Data =
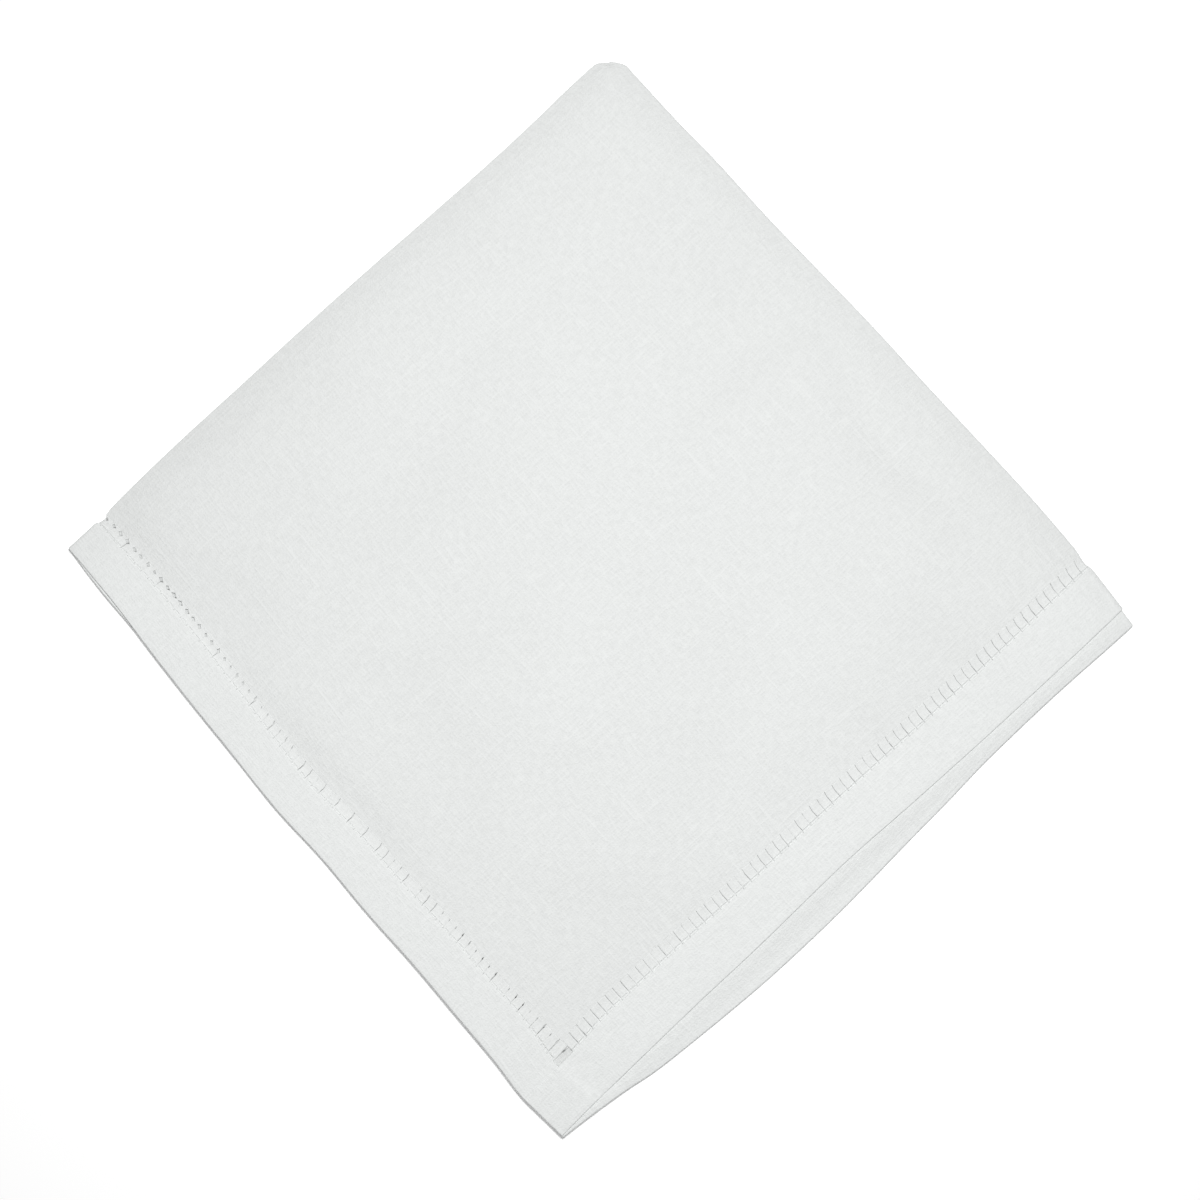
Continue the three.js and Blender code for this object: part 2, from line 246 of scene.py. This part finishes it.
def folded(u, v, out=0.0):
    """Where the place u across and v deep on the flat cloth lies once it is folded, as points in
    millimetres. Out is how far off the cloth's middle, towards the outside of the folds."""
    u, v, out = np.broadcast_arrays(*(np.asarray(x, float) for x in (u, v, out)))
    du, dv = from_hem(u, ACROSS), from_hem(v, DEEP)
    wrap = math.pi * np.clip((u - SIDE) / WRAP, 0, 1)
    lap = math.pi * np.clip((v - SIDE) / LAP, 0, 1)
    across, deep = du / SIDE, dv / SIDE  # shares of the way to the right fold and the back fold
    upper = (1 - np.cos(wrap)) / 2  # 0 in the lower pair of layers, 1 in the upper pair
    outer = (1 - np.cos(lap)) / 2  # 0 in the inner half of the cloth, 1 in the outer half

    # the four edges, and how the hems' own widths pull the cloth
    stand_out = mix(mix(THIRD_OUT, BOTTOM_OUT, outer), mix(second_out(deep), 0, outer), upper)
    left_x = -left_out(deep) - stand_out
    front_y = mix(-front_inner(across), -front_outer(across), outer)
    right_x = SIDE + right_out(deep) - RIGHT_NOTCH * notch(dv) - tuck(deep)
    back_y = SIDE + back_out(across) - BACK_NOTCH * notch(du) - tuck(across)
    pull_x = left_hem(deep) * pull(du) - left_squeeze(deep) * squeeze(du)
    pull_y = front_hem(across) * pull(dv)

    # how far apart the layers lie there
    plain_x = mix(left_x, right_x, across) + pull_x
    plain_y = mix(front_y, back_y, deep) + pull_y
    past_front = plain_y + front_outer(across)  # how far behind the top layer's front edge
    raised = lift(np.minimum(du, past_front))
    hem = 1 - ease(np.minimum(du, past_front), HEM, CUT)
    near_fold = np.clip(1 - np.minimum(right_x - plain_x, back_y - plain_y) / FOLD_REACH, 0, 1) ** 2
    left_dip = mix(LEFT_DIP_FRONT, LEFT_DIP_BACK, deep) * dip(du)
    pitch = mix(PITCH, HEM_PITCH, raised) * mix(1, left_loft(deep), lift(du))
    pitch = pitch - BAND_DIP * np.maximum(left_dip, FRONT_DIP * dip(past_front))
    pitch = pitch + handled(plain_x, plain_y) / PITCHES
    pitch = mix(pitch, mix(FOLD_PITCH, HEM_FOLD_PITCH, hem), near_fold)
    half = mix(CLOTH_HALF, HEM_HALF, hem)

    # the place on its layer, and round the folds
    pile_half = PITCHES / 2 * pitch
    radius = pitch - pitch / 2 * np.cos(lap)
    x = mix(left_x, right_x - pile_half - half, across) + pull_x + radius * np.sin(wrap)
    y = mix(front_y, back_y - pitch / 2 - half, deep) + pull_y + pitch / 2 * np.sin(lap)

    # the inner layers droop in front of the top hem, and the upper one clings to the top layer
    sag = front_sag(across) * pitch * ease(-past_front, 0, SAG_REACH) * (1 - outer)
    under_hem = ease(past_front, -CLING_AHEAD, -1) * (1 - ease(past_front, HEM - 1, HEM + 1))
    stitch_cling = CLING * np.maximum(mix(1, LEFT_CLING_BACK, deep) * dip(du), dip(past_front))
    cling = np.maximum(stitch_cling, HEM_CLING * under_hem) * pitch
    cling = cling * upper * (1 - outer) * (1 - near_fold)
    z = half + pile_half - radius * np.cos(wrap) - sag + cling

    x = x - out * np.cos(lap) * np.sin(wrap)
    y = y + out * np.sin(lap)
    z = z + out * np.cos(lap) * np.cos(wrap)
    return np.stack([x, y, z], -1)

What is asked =
Quote the listing above from its first line to the line with "outer = (1 - np.cos(lap))", inclusive, and add nothing.

Response =
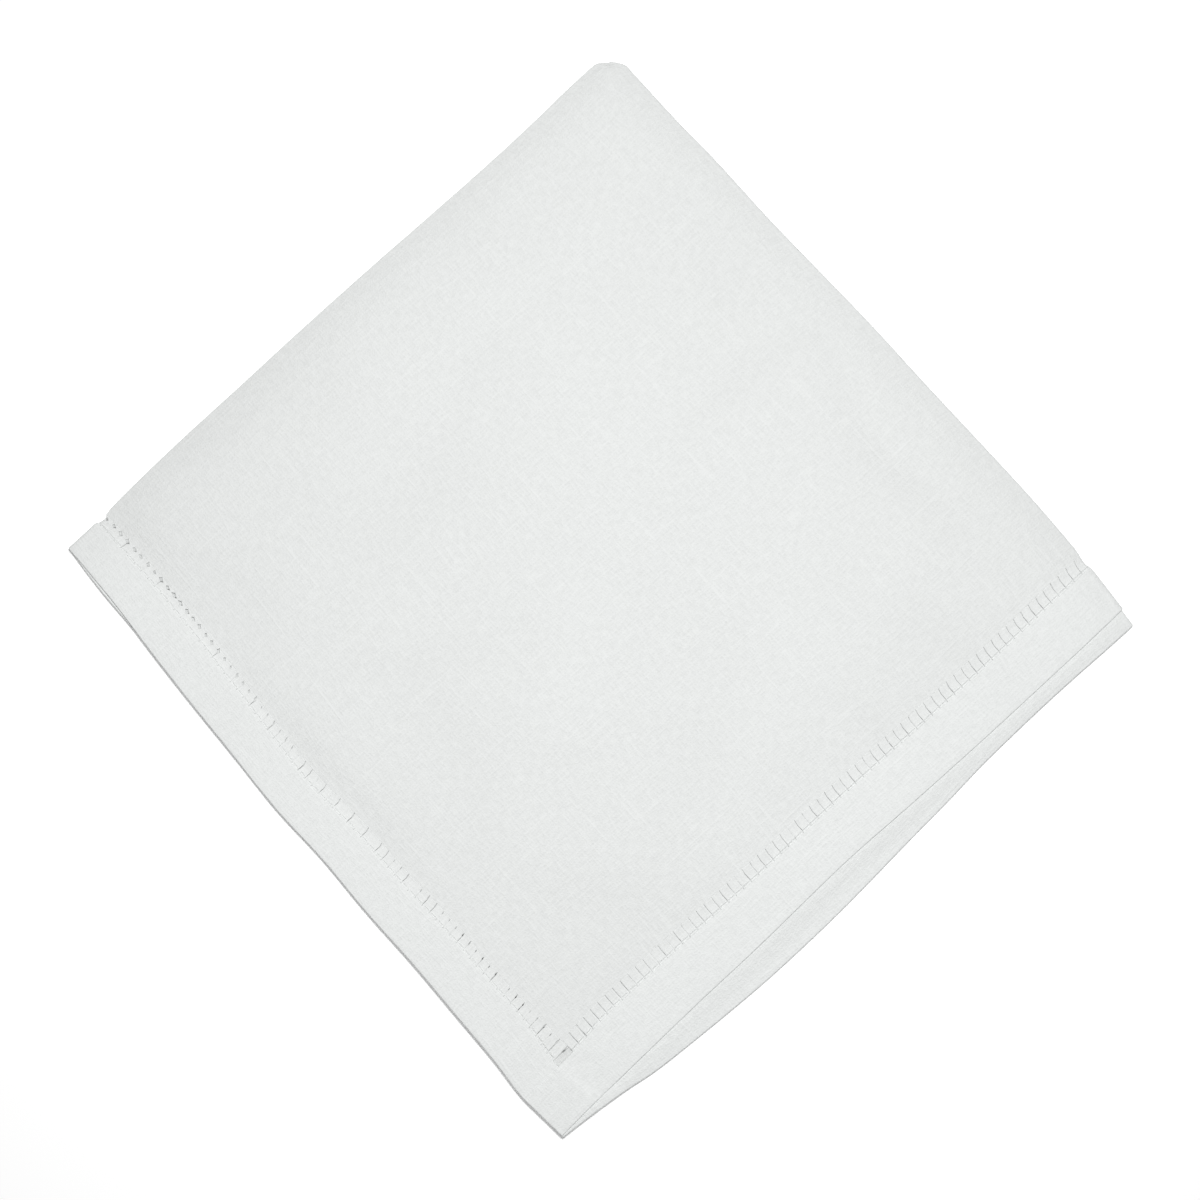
Continue the three.js and Blender code for this object: part 2, from line 246 of scene.py. This part finishes it.
def folded(u, v, out=0.0):
    """Where the place u across and v deep on the flat cloth lies once it is folded, as points in
    millimetres. Out is how far off the cloth's middle, towards the outside of the folds."""
    u, v, out = np.broadcast_arrays(*(np.asarray(x, float) for x in (u, v, out)))
    du, dv = from_hem(u, ACROSS), from_hem(v, DEEP)
    wrap = math.pi * np.clip((u - SIDE) / WRAP, 0, 1)
    lap = math.pi * np.clip((v - SIDE) / LAP, 0, 1)
    across, deep = du / SIDE, dv / SIDE  # shares of the way to the right fold and the back fold
    upper = (1 - np.cos(wrap)) / 2  # 0 in the lower pair of layers, 1 in the upper pair
    outer = (1 - np.cos(lap)) / 2  # 0 in the inner half of the cloth, 1 in the outer half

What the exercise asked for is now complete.